SHORT EXERCISE: Nothing in the records may be left out or altered; reproduce them all exactly.

CAD and scene scripts:
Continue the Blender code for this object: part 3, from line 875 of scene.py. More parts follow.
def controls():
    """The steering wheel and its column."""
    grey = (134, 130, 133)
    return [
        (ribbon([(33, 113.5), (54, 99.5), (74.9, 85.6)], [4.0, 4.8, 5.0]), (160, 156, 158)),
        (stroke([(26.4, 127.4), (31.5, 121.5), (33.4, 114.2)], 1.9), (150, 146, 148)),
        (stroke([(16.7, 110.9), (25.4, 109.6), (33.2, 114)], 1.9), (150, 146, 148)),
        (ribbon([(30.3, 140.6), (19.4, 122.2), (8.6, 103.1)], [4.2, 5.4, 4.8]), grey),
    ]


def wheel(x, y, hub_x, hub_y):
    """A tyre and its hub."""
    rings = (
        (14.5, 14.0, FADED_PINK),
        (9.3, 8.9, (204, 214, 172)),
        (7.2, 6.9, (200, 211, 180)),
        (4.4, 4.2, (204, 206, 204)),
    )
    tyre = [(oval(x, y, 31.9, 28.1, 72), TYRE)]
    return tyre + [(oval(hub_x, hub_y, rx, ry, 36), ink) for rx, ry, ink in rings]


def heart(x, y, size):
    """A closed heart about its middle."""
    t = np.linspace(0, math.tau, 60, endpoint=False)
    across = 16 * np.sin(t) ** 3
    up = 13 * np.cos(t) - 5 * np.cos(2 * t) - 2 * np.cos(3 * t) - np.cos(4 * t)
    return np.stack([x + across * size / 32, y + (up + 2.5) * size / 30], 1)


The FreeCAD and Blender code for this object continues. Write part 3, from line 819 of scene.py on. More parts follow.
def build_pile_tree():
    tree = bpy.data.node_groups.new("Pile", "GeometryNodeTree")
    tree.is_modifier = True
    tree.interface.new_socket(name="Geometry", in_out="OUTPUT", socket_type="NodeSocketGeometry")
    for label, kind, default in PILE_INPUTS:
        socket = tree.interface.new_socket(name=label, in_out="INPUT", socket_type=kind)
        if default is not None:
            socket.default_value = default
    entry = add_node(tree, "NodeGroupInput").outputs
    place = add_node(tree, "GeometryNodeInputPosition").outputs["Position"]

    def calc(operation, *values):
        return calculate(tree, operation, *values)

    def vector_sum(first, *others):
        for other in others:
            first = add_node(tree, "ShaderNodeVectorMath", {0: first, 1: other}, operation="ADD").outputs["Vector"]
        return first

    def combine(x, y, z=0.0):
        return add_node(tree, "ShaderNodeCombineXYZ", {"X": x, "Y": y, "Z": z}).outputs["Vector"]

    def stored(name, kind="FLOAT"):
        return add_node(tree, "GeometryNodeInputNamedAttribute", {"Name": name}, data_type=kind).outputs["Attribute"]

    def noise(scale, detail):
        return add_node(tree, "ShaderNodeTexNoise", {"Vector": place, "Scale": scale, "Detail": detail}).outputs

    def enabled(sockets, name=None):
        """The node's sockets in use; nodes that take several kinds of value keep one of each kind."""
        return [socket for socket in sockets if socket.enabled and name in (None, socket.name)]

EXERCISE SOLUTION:
Continue the Blender code for this object: part 3, from line 875 of scene.py. More parts follow.
def controls():
    """The steering wheel and its column."""
    grey = (134, 130, 133)
    return [
        (ribbon([(33, 113.5), (54, 99.5), (74.9, 85.6)], [4.0, 4.8, 5.0]), (160, 156, 158)),
        (stroke([(26.4, 127.4), (31.5, 121.5), (33.4, 114.2)], 1.9), (150, 146, 148)),
        (stroke([(16.7, 110.9), (25.4, 109.6), (33.2, 114)], 1.9), (150, 146, 148)),
        (ribbon([(30.3, 140.6), (19.4, 122.2), (8.6, 103.1)], [4.2, 5.4, 4.8]), grey),
    ]


def wheel(x, y, hub_x, hub_y):
    """A tyre and its hub."""
    rings = (
        (14.5, 14.0, FADED_PINK),
        (9.3, 8.9, (204, 214, 172)),
        (7.2, 6.9, (200, 211, 180)),
        (4.4, 4.2, (204, 206, 204)),
    )
    tyre = [(oval(x, y, 31.9, 28.1, 72), TYRE)]
    return tyre + [(oval(hub_x, hub_y, rx, ry, 36), ink) for rx, ry, ink in rings]


def heart(x, y, size):
    """A closed heart about its middle."""
    t = np.linspace(0, math.tau, 60, endpoint=False)
    across = 16 * np.sin(t) ** 3
    up = 13 * np.cos(t) - 5 * np.cos(2 * t) - 2 * np.cos(3 * t) - np.cos(4 * t)
    return np.stack([x + across * size / 32, y + (up + 2.5) * size / 30], 1)


The FreeCAD and Blender code for this object continues. Write part 3, from line 819 of scene.py on. More parts follow.
def build_pile_tree():
    tree = bpy.data.node_groups.new("Pile", "GeometryNodeTree")
    tree.is_modifier = True
    tree.interface.new_socket(name="Geometry", in_out="OUTPUT", socket_type="NodeSocketGeometry")
    for label, kind, default in PILE_INPUTS:
        socket = tree.interface.new_socket(name=label, in_out="INPUT", socket_type=kind)
        if default is not None:
            socket.default_value = default
    entry = add_node(tree, "NodeGroupInput").outputs
    place = add_node(tree, "GeometryNodeInputPosition").outputs["Position"]

    def calc(operation, *values):
        return calculate(tree, operation, *values)

    def vector_sum(first, *others):
        for other in others:
            first = add_node(tree, "ShaderNodeVectorMath", {0: first, 1: other}, operation="ADD").outputs["Vector"]
        return first

    def combine(x, y, z=0.0):
        return add_node(tree, "ShaderNodeCombineXYZ", {"X": x, "Y": y, "Z": z}).outputs["Vector"]

    def stored(name, kind="FLOAT"):
        return add_node(tree, "GeometryNodeInputNamedAttribute", {"Name": name}, data_type=kind).outputs["Attribute"]

    def noise(scale, detail):
        return add_node(tree, "ShaderNodeTexNoise", {"Vector": place, "Scale": scale, "Detail": detail}).outputs

    def enabled(sockets, name=None):
        """The node's sockets in use; nodes that take several kinds of value keep one of each kind."""
        return [socket for socket in sockets if socket.enabled and name in (None, socket.name)]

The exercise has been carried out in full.